Following a natural disaster, the population of disease-bearing mosquitoes can increase sharply. This article can tell you how to avoid it. This article was written by Texas RioGrande Legal Aid.
Free mosquito repellant to qualified persons through Dec. 31, 2017
Zika is a virus that can cause severe birth defects in unborn children. It is spread to people through mosquito bites, or through sex with a person infected with the Zika virus. You should be especially concerned about Zika if you are pregnant or trying to get pregnant.
- Children born after exposure to Zika may have developmental delays and lifetime intellectual and physical disabilities.
- A woman infected with Zika can spread it to her unborn child.

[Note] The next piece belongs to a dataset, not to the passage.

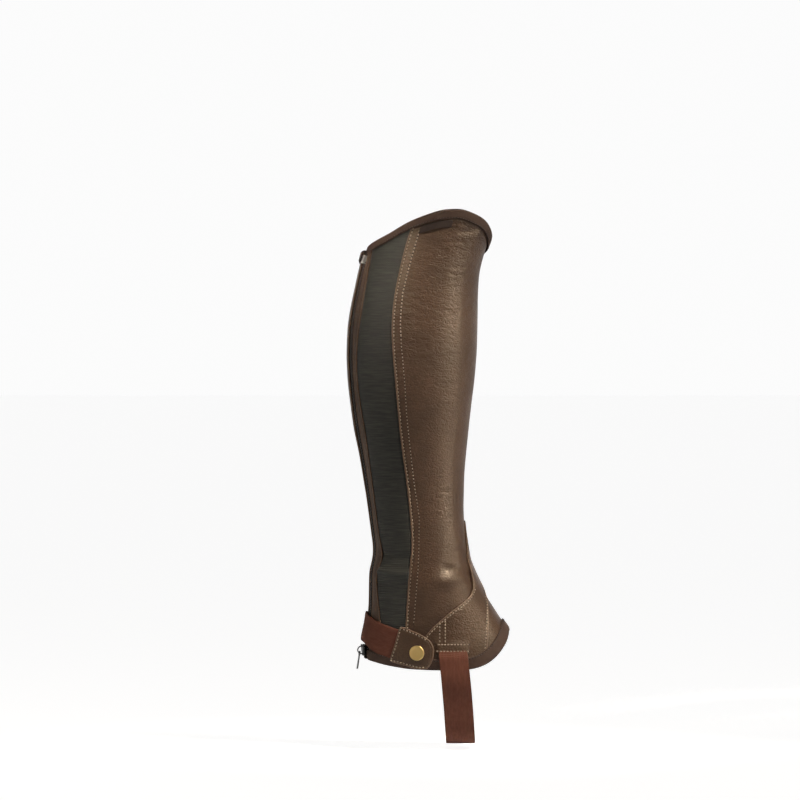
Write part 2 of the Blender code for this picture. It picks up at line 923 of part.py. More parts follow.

- A man infected with Zika can spread it to a woman through sexual contact.
- Most people infected with Zika do not have symptoms.
- There are no drugs to treat Zika and no vaccines to prevent it.
Mosquito repellent will be provided at no cost to Medicaid participants. If you are eligible under Medicaid, you don’t need to visit your doctor. You can go straight to your pharmacist to pick up mosquito repellent.
- Free to females ages 10-55, pregnant women of any age, and men and boys 14 years of age or older who participate in Medicaid, Children's Health Insurance Program (CHIP), CHIP-Perinate, Healthy Texas Women, Children with Special Health Care Needs Services (CSHCN), and Family Planning Programs.
- This benefit ends on December 31st, 2017.
- One can/bottle of mosquito repellent per prescription fill, with one refill allowed per calendar month. • Prescriptions for mosquito repellent will not count against the monthly 3 prescription limit for those clients with a monthly limit.
- CHIP members may pay the generic copay or less, if the cost of the repellent is less than the copay.
Contact your pharmacy to make sure they are participating in this benefit. You can use the Provider Lookup feature at www.txvendordrug.com
- Clothing and screens: In addition to using repellant, wear pants and long-sleeve shirts that cover exposed skin. Use screens on your windows and doors to keep mosquitoes out of your home. Don’t leave doors open.
- Protect yourself from sexual transmission. Pregnant women and their male sex partners should discuss the male’s potential exposures with the woman's health care provider. Men who have travelled to or from an area with active Zika virus transmission should use condoms during sex with a partner who is pregnant or who might get pregnant.
- Get rid of standing water! The mosquito that causes Zika is a “container-breeding mosquito” because it likes to lay eggs in and around standing water. They can breed in cans, toys, pet water bowls, plant saucers, old tires, buckets, trash containers – anything that can hold even a little water. Even after you empty the water, the eggs stick like glue and survive without water for up to 8 months. When water covers the eggs, they hatch and become adults in about a week.